Este estudo tem pontos positivos, que devem ser reconhecidos. Estudamos uma coorte homogênea de lactentes prematuros alimentados com LH de forma exclusiva ou predominante, no ambiente hospitalar. Isso é importante, porque já se sabe que a alimentação precoce com LH é independentemente associada a um melhor neurodesenvolvimento.(7,8) Nesse contexto, este é o primeiro estudo que avalia a associação entre o sexo e o neurodesenvolvimento, ajustado pela ingestão de nutrientes com base na composição do LH − e não na ingestão estimada, ou no crescimento, como medidas equivalentes de suporte nutricional.(10,11)

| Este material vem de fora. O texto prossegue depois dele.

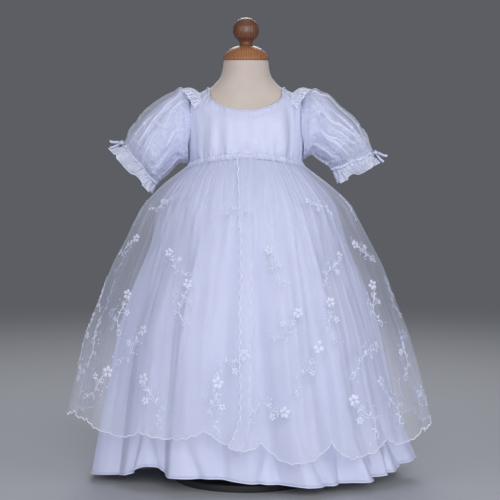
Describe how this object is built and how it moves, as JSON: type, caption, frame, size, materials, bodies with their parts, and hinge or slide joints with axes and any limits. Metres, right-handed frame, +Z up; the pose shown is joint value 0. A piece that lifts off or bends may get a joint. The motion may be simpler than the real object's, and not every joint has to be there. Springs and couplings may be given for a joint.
{
  "type": "christening gown on dress form",
  "caption": "Baby's satin gown with an open embroidered organza overskirt and short puffed sleeves, worn by a limbless padded dress form on a round stand.",
  "frame": {"origin": "middle of the underside of the stand's base, on the floor", "axes": "+Z up, -Y the way the gown's front faces, +X towards the gown's left sleeve, which is on the right when seen from the front"},
  "size_m": [0.5906, 0.4223, 0.7396],
  "materials": {
    "satin": "white satin with a soft directional sheen",
    "organza": "crisp translucent white organza",
    "lace": "gathered white lace",
    "pearl_button": "glossy pearl white",
    "jersey": "matt cream jersey",
    "cap_wood": "varnished brown wood",
    "stand_metal": "satin black paint"
  },
  "bodies": {
    "root": {"form_torso": "jersey", "form_neck_cap": "cap_wood", "form_knob": "cap_wood", "stand_pole": "stand_metal", "stand_base": "stand_metal", "bodice_front": "satin", "bodice_back_left": "satin", "bodice_back_right": "satin", "neck_binding": "satin", "waist_trim": "satin", "back_button_1": "pearl_button", "back_button_2": "pearl_button", "back_button_3": "pearl_button", "undersleeve_left": "satin", "undersleeve_right": "satin", "sleeve_left": "organza", "sleeve_right": "organza", "cuff_band_left": "organza", "cuff_band_right": "organza", "cuff_frill_left": "organza", "cuff_frill_right": "organza", "cuff_bow_left": "satin", "cuff_bow_right": "satin", "shoulder_frill_left": "lace", "shoulder_frill_right": "lace", "skirt_front": "satin", "skirt_back": "satin", "overskirt_front_left": "organza", "overskirt_front_right": "organza", "overskirt_back": "organza"}
  },
  "joints": []
}
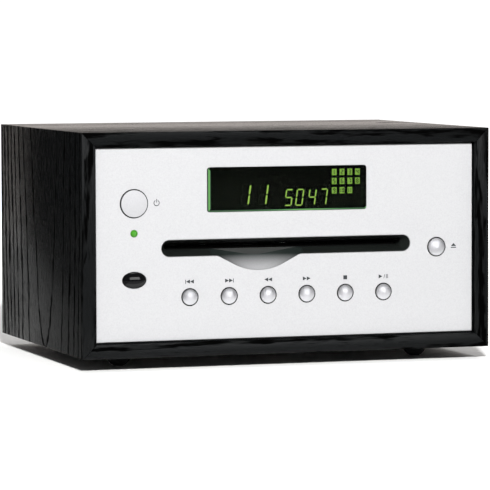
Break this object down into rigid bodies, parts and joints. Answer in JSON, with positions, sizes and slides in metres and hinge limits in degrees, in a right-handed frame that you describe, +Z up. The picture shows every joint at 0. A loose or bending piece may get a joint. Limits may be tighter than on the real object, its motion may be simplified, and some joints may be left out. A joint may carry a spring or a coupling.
{
  "type": "cd player",
  "caption": "Compact table-top cd player: black ash cabinet, blasted metal front with a disc slot, thumb scoop, green display and domed push buttons, slot-loading mechanism inside.",
  "frame": {"origin": "on the surface the feet stand on, under the middle of the cabinet", "axes": "+X to the right seen from the front, +Y to the back, +Z up; the front panel faces -Y"},
  "size_m": [0.2126, 0.1582, 0.1169],
  "materials": {
    "black_ash": "open-pored black stained ash, satin",
    "black_plastic": "fine moulded",
    "black_rubber": "matte",
    "black_screw": "black zinc",
    "black_steel": "fine texture powder coat",
    "brass": "turned",
    "clear_lens": "polished",
    "coil_tape": "polyester tape",
    "dark_acrylic": "polished tinted acrylic",
    "display_glass": "gloss",
    "felt": "short pile",
    "gloss_black": "gloss",
    "green_board": "solder mask",
    "green_lens": "diffused lens",
    "jack_metal": "nickel plated",
    "lamination": "varnished laminations",
    "plain_wood": "raw",
    "polished_steel": "ground and polished",
    "ribbon": "smooth",
    "satin_chrome": "satin plated",
    "silver_metal": "fine bead-blasted",
    "white_plastic": "moulded",
    "zinc_screw": "zinc plated",
    "zinc_steel": "zinc plated"
  },
  "bodies": {
    "cabinet": {"board_components": "black_plastic", "bottom_board": "black_ash", "cabinet_screws": "black_screw", "chassis_plate": "zinc_steel", "corner_blocks": "plain_wood", "display_module": "display_glass", "display_window": "dark_acrylic", "drive_belt": "black_rubber", "feed_motor": "zinc_steel", "front_circuit_board": "green_board", "front_frame": "black_plastic", "front_panel": "silver_metal", "front_ribbon": "ribbon", "guide_rods": "polished_steel", "left_board": "black_ash", "loading_motor": "zinc_steel", "machine_screws": "zinc_screw", "main_circuit_board": "green_board", "mains_inlet": "black_plastic", "mechanism_cover": "zinc_steel", "mechanism_tray": "zinc_steel", "optical_socket": "black_plastic", "phono_jacks": "jack_metal", "rear_panel": "black_steel", "remote_receiver": "black_plastic", "remote_window": "gloss_black", "right_board": "black_ash", "rubber_dampers": "black_rubber", "rubber_feet": "black_rubber", "slot_liner": "black_plastic", "slot_seals": "felt", "spindle_motor": "zinc_steel", "status_light": "green_lens", "support_posts": "zinc_steel", "tact_switches": "black_plastic", "top_board": "black_ash", "transformer_coil": "coil_tape", "transformer_core": "lamination", "traverse_deck": "black_plastic"},
    "spindle": {"turntable": "black_plastic"},
    "pickup": {"pickup_sled": "black_plastic", "objective_lens": "clear_lens"},
    "feed_screw": {"feed_screw": "polished_steel"},
    "roller_bracket": {"roller_bracket": "zinc_steel"},
    "roller": {"roller_shaft": "polished_steel", "loading_roller": "black_rubber", "roller_gear": "white_plastic"},
    "drive_pulley": {"drive_pulley": "white_plastic"},
    "motor_pulley": {"motor_pulley": "brass"},
    "clamp_arm": {"clamp_arm": "zinc_steel"},
    "clamp_puck": {"clamp_puck": "white_plastic"},
    "optical_shutter": {"optical_shutter": "black_plastic"},
    "skip_back_button": {"skip_back_button": "satin_chrome"},
    "skip_forward_button": {"skip_forward_button": "satin_chrome"},
    "search_back_button": {"search_back_button": "satin_chrome"},
    "search_forward_button": {"search_forward_button": "satin_chrome"},
    "stop_button": {"stop_button": "satin_chrome"},
    "play_pause_button": {"play_pause_button": "satin_chrome"},
    "eject_button": {"eject_button": "satin_chrome"},
    "power_button": {"power_button": "satin_chrome"}
  },
  "joints": [
    {"name": "skip_back_press", "type": "slide", "parent": "cabinet", "child": "skip_back_button", "axis": [0, 1, 0], "range_m": [0, 0.0006], "stiffness_N_per_m": 300, "springref_m": -0.0008},
    {"name": "skip_forward_press", "type": "slide", "parent": "cabinet", "child": "skip_forward_button", "axis": [0, 1, 0], "range_m": [0, 0.0006], "stiffness_N_per_m": 300, "springref_m": -0.0008},
    {"name": "search_back_press", "type": "slide", "parent": "cabinet", "child": "search_back_button", "axis": [0, 1, 0], "range_m": [0, 0.0006], "stiffness_N_per_m": 300, "springref_m": -0.0008},
    {"name": "search_forward_press", "type": "slide", "parent": "cabinet", "child": "search_forward_button", "axis": [0, 1, 0], "range_m": [0, 0.0006], "stiffness_N_per_m": 300, "springref_m": -0.0008},
    {"name": "stop_press", "type": "slide", "parent": "cabinet", "child": "stop_button", "axis": [0, 1, 0], "range_m": [0, 0.0006], "stiffness_N_per_m": 300, "springref_m": -0.0008},
    {"name": "play_pause_press", "type": "slide", "parent": "cabinet", "child": "play_pause_button", "axis": [0, 1, 0], "range_m": [0, 0.0006], "stiffness_N_per_m": 300, "springref_m": -0.0008},
    {"name": "eject_press", "type": "slide", "parent": "cabinet", "child": "eject_button", "axis": [0, 1, 0], "range_m": [0, 0.0006], "stiffness_N_per_m": 300, "springref_m": -0.0008},
    {"name": "power_press", "type": "slide", "parent": "cabinet", "child": "power_button", "axis": [0, 1, 0], "range_m": [0, 0.0008], "stiffness_N_per_m": 300, "springref_m": -0.0008},
    {"name": "spindle_spin", "type": "hinge", "parent": "cabinet", "child": "spindle", "pos_m": [0, 0.0045, 0.05505], "axis": [0, 0, 1], "continuous": true},
    {"name": "feed_screw_turn", "type": "hinge", "parent": "cabinet", "child": "feed_screw", "pos_m": [0.03, 0.0295, 0.05205], "axis": [1, 0, 0], "range_deg": [0, 4081]},
    {"name": "pickup_travel", "type": "slide", "parent": "cabinet", "child": "pickup", "axis": [1, 0, 0], "range_m": [0, 0.034]},
    {"name": "bracket_tilt", "type": "hinge", "parent": "cabinet", "child": "roller_bracket", "pos_m": [0, -0.03737, 0.04796], "axis": [1, 0, 0], "range_deg": [0, 5], "stiffness_Nm_per_rad": 0.06, "springref_deg": -22.92},
    {"name": "roller_spin", "type": "hinge", "parent": "roller_bracket", "child": "roller", "pos_m": [0, -0.0485, 0.05505], "axis": [1, 0, 0], "continuous": true},
    {"name": "pulley_spin", "type": "hinge", "parent": "roller_bracket", "child": "drive_pulley", "pos_m": [0.07, -0.03737, 0.04796], "axis": [1, 0, 0], "continuous": true},
    {"name": "motor_spin", "type": "hinge", "parent": "cabinet", "child": "motor_pulley", "pos_m": [0.068, -0.02537, 0.05036], "axis": [1, 0, 0], "continuous": true},
    {"name": "clamp_swing", "type": "hinge", "parent": "cabinet", "child": "clamp_arm", "pos_m": [0, 0.061, 0.07115], "axis": [1, 0, 0], "range_deg": [0, 2], "stiffness_Nm_per_rad": 0.15, "springref_deg": -17.19},
    {"name": "puck_spin", "type": "hinge", "parent": "clamp_arm", "child": "clamp_puck", "pos_m": [0, 0.0045, 0.06995], "axis": [0, 0, 1], "continuous": true},
    {"name": "shutter_swing", "type": "hinge", "parent": "cabinet", "child": "optical_shutter", "pos_m": [0.02, 0.07115, 0.0327], "axis": [-1, 0, 0], "range_deg": [0, 80], "stiffness_Nm_per_rad": 0.0006, "springref_deg": -17.19}
  ],
  "couplings": [
    {"joint": "feed_screw_turn", "follows": "pickup_travel", "rad_per_m": 2094.4},
    {"joint": "pulley_spin", "follows": "roller_spin", "ratio": -0.83333},
    {"joint": "motor_spin", "follows": "roller_spin", "ratio": -2},
    {"joint": "puck_spin", "follows": "spindle_spin", "ratio": 1}
  ]
}
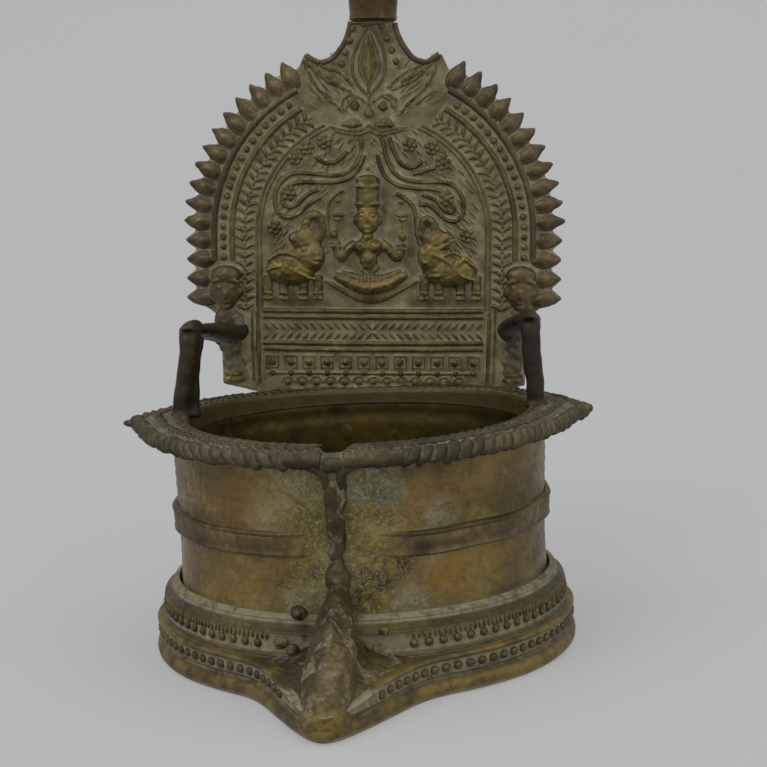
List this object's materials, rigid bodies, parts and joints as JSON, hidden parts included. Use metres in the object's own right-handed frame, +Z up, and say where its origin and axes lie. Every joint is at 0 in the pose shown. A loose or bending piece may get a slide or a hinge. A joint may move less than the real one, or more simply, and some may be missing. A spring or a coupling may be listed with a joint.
{
  "type": "oil lamp",
  "caption": "Cast-brass standing oil lamp: drum reservoir with beaded rim, stepped foot with a pointed toe, and an arched relief back plate held by two struts.",
  "frame": {"origin": "on the ground, under the middle of the lamp's overall box; the reservoir's axis stands 10 mm behind it", "axes": "+Z up, along the lamp's height; the wick spout and the foot's pointed toe face -Y; the back plate is at +Y; +X is the viewer's right"},
  "size_m": [0.1142, 0.1338, 0.1916],
  "materials": {
    "aged_brass": "satin, dark olive-brown patina",
    "dark_brass": "dark reddish-brown patina",
    "relief_brass": "golden worn high points"
  },
  "bodies": {
    "root": {"foot_plinth": "aged_brass", "foot_collar": "aged_brass", "toe_keel": "dark_brass", "reservoir": "aged_brass", "drum_band": "aged_brass", "rim_flange": "aged_brass", "rim_rope_left": "dark_brass", "rim_rope_right": "dark_brass", "wick_lip": "aged_brass", "spout_rib": "dark_brass", "rib_bud": "dark_brass", "back_boss": "aged_brass", "back_plate": "aged_brass", "plate_rivet_left": "dark_brass", "plate_rivet_right": "dark_brass", "strut_left": "dark_brass", "strut_right": "dark_brass", "strut_rivet_left": "dark_brass", "strut_rivet_right": "dark_brass", "outer_rib_left": "relief_brass", "outer_rib_right": "relief_brass", "middle_rib_left": "relief_brass", "middle_rib_right": "relief_brass", "field_rib_left": "relief_brass", "field_rib_right": "relief_brass", "sill_upper": "relief_brass", "sill_lower": "relief_brass", "lotus_seat": "relief_brass", "seated_figure": "relief_brass", "elephant_left": "relief_brass", "elephant_right": "relief_brass", "crest_mask": "relief_brass", "crest_leaf": "relief_brass", "guardian_left": "dark_brass", "guardian_right": "dark_brass", "pilaster_left": "dark_brass", "pilaster_right": "dark_brass", "finial_stem": "aged_brass", "finial_knop": "aged_brass", "finial_bud": "aged_brass"}
  },
  "joints": []
}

No entanto, este estudo também teve limitações. Devido ao término prematuro do estudo, a amostra ficou pequena e, assim, possivelmente não atingiu o poder necessário para detectar associações significativas entre ingestão de nutrientes e neurodesenvolvimento. Ainda assim, na análise multivariada, o tamanho de amostra estudado atingiu poder suficiente para detectar associação significativa entre sexo e neurodesenvolvimento, ajustado para a ingestão de nutrientes. A variação não explicada no MDI pode ser decorrente da subestimação de variáveis, devido ao pequeno tamanho da amostra, ou a fatores de confusão não controlados, como condições socioeconômicas, escolaridade materna e estímulos ambientais.(11,43) Em nossa coorte, a distribuição dos sexos foi desigual; no entanto, ajustamos para esse fator em nossos modelos multivariados. Finalmente, existe viés de exclusão, porque os lactentes que concluíram o estudo eram significativamente mais imaturos, mais frequentemente fetos únicos e permaneceram no hospital por mais tempo do que aqueles que foram excluídos. Com esse viés, lactentes mais vulneráveis a um pior neurodesenvolvimento podem ter sido incluídos. Ainda assim, a principal variável independente não foi afetada, porque a proporção de sexo feminino-masculino não foi significativamente diferente quando comparados os lactentes incluídos e excluídos neste estudo.

CONCLUSÃO

O sexo masculino é um fator de risco independente para índice de desenvolvimento mental mais baixo em lactentes nascidos muito prematuros, no contexto de nutrição subótima. Este estudo reforça que, em lactentes prematuros alimentados com leite humano, uma avaliação precisa do efeito da nutrição no prognóstico de neurodesenvolvimento deve considerar o sexo e levar em conta a composição medida do leite humano, em vez da ingestão estimada ou crescimento como medidas equivalentes de suporte nutricional.